### Set problem
Below is a listing; reproduce each line of it exactly.

┌──

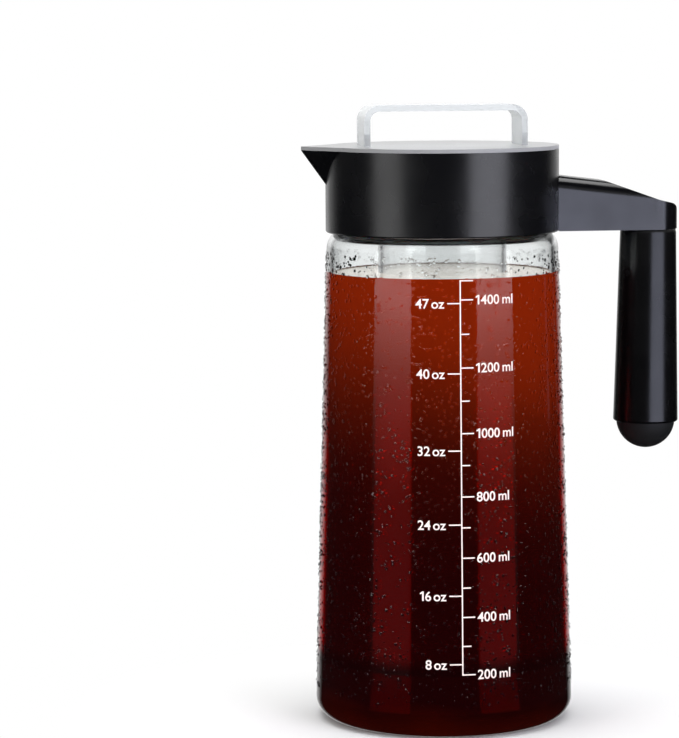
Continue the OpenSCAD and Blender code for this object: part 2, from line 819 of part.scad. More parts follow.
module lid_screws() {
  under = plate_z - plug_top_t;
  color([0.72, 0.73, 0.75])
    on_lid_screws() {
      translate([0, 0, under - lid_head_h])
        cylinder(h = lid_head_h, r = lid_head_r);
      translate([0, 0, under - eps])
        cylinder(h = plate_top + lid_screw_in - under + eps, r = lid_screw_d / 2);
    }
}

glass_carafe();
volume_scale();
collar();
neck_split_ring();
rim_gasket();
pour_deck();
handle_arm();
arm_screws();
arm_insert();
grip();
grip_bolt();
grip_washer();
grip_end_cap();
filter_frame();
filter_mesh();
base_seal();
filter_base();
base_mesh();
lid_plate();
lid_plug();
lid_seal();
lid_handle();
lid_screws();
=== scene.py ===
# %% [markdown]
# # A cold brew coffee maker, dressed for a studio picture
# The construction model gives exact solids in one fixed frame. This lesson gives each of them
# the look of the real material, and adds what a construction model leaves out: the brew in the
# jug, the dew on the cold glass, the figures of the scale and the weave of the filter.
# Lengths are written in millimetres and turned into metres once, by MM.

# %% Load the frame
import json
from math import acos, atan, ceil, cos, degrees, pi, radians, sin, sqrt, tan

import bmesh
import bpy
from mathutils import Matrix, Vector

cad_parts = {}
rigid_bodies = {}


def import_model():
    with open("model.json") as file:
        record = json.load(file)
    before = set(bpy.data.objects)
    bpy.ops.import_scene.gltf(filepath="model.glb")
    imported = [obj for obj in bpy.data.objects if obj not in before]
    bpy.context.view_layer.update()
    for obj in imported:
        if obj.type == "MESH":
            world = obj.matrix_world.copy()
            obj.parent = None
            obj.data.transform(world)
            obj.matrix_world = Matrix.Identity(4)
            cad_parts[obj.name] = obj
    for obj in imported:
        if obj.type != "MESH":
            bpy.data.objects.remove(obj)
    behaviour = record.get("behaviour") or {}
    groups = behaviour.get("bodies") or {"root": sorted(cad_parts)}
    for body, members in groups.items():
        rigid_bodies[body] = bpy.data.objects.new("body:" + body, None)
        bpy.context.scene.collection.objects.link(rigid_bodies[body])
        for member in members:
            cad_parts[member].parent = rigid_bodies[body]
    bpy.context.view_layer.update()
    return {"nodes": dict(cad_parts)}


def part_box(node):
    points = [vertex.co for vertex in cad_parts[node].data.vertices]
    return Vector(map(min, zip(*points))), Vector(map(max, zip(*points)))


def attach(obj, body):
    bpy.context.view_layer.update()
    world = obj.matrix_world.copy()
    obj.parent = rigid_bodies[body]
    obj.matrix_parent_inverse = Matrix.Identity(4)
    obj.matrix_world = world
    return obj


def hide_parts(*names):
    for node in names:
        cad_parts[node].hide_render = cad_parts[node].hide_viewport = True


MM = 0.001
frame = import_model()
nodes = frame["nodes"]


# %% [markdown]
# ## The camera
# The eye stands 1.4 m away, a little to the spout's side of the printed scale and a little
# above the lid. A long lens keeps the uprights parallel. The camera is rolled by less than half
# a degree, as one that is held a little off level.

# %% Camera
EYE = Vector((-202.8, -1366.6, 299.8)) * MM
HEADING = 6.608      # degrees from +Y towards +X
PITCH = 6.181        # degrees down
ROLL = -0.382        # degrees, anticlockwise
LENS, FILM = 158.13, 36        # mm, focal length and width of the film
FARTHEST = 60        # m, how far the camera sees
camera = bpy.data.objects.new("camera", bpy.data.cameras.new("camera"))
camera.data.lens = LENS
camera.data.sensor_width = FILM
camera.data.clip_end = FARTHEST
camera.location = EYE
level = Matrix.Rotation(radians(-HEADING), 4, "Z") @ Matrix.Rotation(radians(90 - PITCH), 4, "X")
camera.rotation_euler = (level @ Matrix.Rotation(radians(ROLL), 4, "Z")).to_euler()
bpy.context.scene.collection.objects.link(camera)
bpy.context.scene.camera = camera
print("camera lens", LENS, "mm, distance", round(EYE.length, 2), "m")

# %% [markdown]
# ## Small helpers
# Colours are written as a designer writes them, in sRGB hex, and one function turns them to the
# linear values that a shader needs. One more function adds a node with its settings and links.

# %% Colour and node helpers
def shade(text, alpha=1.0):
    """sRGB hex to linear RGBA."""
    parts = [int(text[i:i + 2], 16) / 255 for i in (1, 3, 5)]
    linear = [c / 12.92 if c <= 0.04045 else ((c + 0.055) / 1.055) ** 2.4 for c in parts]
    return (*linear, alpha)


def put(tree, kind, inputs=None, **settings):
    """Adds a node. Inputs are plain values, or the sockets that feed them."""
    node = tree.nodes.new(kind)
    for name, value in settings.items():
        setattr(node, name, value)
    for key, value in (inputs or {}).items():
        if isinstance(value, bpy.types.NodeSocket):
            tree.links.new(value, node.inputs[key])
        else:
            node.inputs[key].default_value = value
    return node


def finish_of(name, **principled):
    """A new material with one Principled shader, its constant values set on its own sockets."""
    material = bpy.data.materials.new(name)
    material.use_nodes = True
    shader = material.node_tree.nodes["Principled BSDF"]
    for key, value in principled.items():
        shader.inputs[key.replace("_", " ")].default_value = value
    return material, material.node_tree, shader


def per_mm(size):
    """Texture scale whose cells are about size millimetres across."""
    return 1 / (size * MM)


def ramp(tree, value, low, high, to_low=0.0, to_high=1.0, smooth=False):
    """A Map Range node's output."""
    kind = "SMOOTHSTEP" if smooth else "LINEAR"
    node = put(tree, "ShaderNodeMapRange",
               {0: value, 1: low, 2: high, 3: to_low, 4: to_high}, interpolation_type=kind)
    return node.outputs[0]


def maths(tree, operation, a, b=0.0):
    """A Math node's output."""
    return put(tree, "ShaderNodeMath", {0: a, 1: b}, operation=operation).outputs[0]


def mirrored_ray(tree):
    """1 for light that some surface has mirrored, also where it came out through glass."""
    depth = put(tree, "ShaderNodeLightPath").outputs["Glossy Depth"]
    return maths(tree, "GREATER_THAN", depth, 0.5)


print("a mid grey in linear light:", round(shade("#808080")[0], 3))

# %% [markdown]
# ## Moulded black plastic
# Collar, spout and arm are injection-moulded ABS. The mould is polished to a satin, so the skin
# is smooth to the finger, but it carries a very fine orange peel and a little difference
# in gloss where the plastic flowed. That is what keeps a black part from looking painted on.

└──

### Output
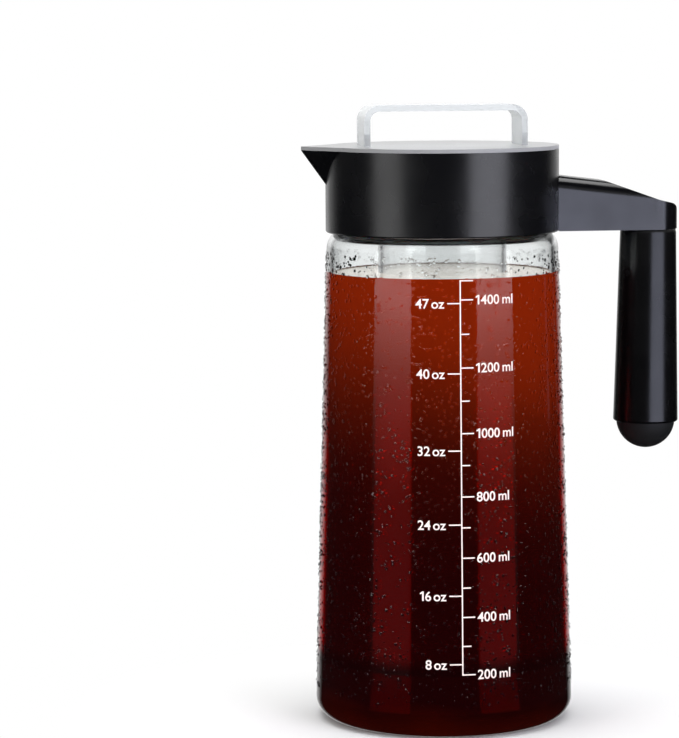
Continue the OpenSCAD and Blender code for this object: part 2, from line 819 of part.scad. More parts follow.
module lid_screws() {
  under = plate_z - plug_top_t;
  color([0.72, 0.73, 0.75])
    on_lid_screws() {
      translate([0, 0, under - lid_head_h])
        cylinder(h = lid_head_h, r = lid_head_r);
      translate([0, 0, under - eps])
        cylinder(h = plate_top + lid_screw_in - under + eps, r = lid_screw_d / 2);
    }
}

glass_carafe();
volume_scale();
collar();
neck_split_ring();
rim_gasket();
pour_deck();
handle_arm();
arm_screws();
arm_insert();
grip();
grip_bolt();
grip_washer();
grip_end_cap();
filter_frame();
filter_mesh();
base_seal();
filter_base();
base_mesh();
lid_plate();
lid_plug();
lid_seal();
lid_handle();
lid_screws();
=== scene.py ===
# %% [markdown]
# # A cold brew coffee maker, dressed for a studio picture
# The construction model gives exact solids in one fixed frame. This lesson gives each of them
# the look of the real material, and adds what a construction model leaves out: the brew in the
# jug, the dew on the cold glass, the figures of the scale and the weave of the filter.
# Lengths are written in millimetres and turned into metres once, by MM.

# %% Load the frame
import json
from math import acos, atan, ceil, cos, degrees, pi, radians, sin, sqrt, tan

import bmesh
import bpy
from mathutils import Matrix, Vector

cad_parts = {}
rigid_bodies = {}


def import_model():
    with open("model.json") as file:
        record = json.load(file)
    before = set(bpy.data.objects)
    bpy.ops.import_scene.gltf(filepath="model.glb")
    imported = [obj for obj in bpy.data.objects if obj not in before]
    bpy.context.view_layer.update()
    for obj in imported:
        if obj.type == "MESH":
            world = obj.matrix_world.copy()
            obj.parent = None
            obj.data.transform(world)
            obj.matrix_world = Matrix.Identity(4)
            cad_parts[obj.name] = obj
    for obj in imported:
        if obj.type != "MESH":
            bpy.data.objects.remove(obj)
    behaviour = record.get("behaviour") or {}
    groups = behaviour.get("bodies") or {"root": sorted(cad_parts)}
    for body, members in groups.items():
        rigid_bodies[body] = bpy.data.objects.new("body:" + body, None)
        bpy.context.scene.collection.objects.link(rigid_bodies[body])
        for member in members:
            cad_parts[member].parent = rigid_bodies[body]
    bpy.context.view_layer.update()
    return {"nodes": dict(cad_parts)}


def part_box(node):
    points = [vertex.co for vertex in cad_parts[node].data.vertices]
    return Vector(map(min, zip(*points))), Vector(map(max, zip(*points)))


def attach(obj, body):
    bpy.context.view_layer.update()
    world = obj.matrix_world.copy()
    obj.parent = rigid_bodies[body]
    obj.matrix_parent_inverse = Matrix.Identity(4)
    obj.matrix_world = world
    return obj


def hide_parts(*names):
    for node in names:
        cad_parts[node].hide_render = cad_parts[node].hide_viewport = True


MM = 0.001
frame = import_model()
nodes = frame["nodes"]


# %% [markdown]
# ## The camera
# The eye stands 1.4 m away, a little to the spout's side of the printed scale and a little
# above the lid. A long lens keeps the uprights parallel. The camera is rolled by less than half
# a degree, as one that is held a little off level.

# %% Camera
EYE = Vector((-202.8, -1366.6, 299.8)) * MM
HEADING = 6.608      # degrees from +Y towards +X
PITCH = 6.181        # degrees down
ROLL = -0.382        # degrees, anticlockwise
LENS, FILM = 158.13, 36        # mm, focal length and width of the film
FARTHEST = 60        # m, how far the camera sees
camera = bpy.data.objects.new("camera", bpy.data.cameras.new("camera"))
camera.data.lens = LENS
camera.data.sensor_width = FILM
camera.data.clip_end = FARTHEST
camera.location = EYE
level = Matrix.Rotation(radians(-HEADING), 4, "Z") @ Matrix.Rotation(radians(90 - PITCH), 4, "X")
camera.rotation_euler = (level @ Matrix.Rotation(radians(ROLL), 4, "Z")).to_euler()
bpy.context.scene.collection.objects.link(camera)
bpy.context.scene.camera = camera
print("camera lens", LENS, "mm, distance", round(EYE.length, 2), "m")

# %% [markdown]
# ## Small helpers
# Colours are written as a designer writes them, in sRGB hex, and one function turns them to the
# linear values that a shader needs. One more function adds a node with its settings and links.

# %% Colour and node helpers
def shade(text, alpha=1.0):
    """sRGB hex to linear RGBA."""
    parts = [int(text[i:i + 2], 16) / 255 for i in (1, 3, 5)]
    linear = [c / 12.92 if c <= 0.04045 else ((c + 0.055) / 1.055) ** 2.4 for c in parts]
    return (*linear, alpha)


def put(tree, kind, inputs=None, **settings):
    """Adds a node. Inputs are plain values, or the sockets that feed them."""
    node = tree.nodes.new(kind)
    for name, value in settings.items():
        setattr(node, name, value)
    for key, value in (inputs or {}).items():
        if isinstance(value, bpy.types.NodeSocket):
            tree.links.new(value, node.inputs[key])
        else:
            node.inputs[key].default_value = value
    return node


def finish_of(name, **principled):
    """A new material with one Principled shader, its constant values set on its own sockets."""
    material = bpy.data.materials.new(name)
    material.use_nodes = True
    shader = material.node_tree.nodes["Principled BSDF"]
    for key, value in principled.items():
        shader.inputs[key.replace("_", " ")].default_value = value
    return material, material.node_tree, shader


def per_mm(size):
    """Texture scale whose cells are about size millimetres across."""
    return 1 / (size * MM)


def ramp(tree, value, low, high, to_low=0.0, to_high=1.0, smooth=False):
    """A Map Range node's output."""
    kind = "SMOOTHSTEP" if smooth else "LINEAR"
    node = put(tree, "ShaderNodeMapRange",
               {0: value, 1: low, 2: high, 3: to_low, 4: to_high}, interpolation_type=kind)
    return node.outputs[0]


def maths(tree, operation, a, b=0.0):
    """A Math node's output."""
    return put(tree, "ShaderNodeMath", {0: a, 1: b}, operation=operation).outputs[0]


def mirrored_ray(tree):
    """1 for light that some surface has mirrored, also where it came out through glass."""
    depth = put(tree, "ShaderNodeLightPath").outputs["Glossy Depth"]
    return maths(tree, "GREATER_THAN", depth, 0.5)


print("a mid grey in linear light:", round(shade("#808080")[0], 3))

# %% [markdown]
# ## Moulded black plastic
# Collar, spout and arm are injection-moulded ABS. The mould is polished to a satin, so the skin
# is smooth to the finger, but it carries a very fine orange peel and a little difference
# in gloss where the plastic flowed. That is what keeps a black part from looking painted on.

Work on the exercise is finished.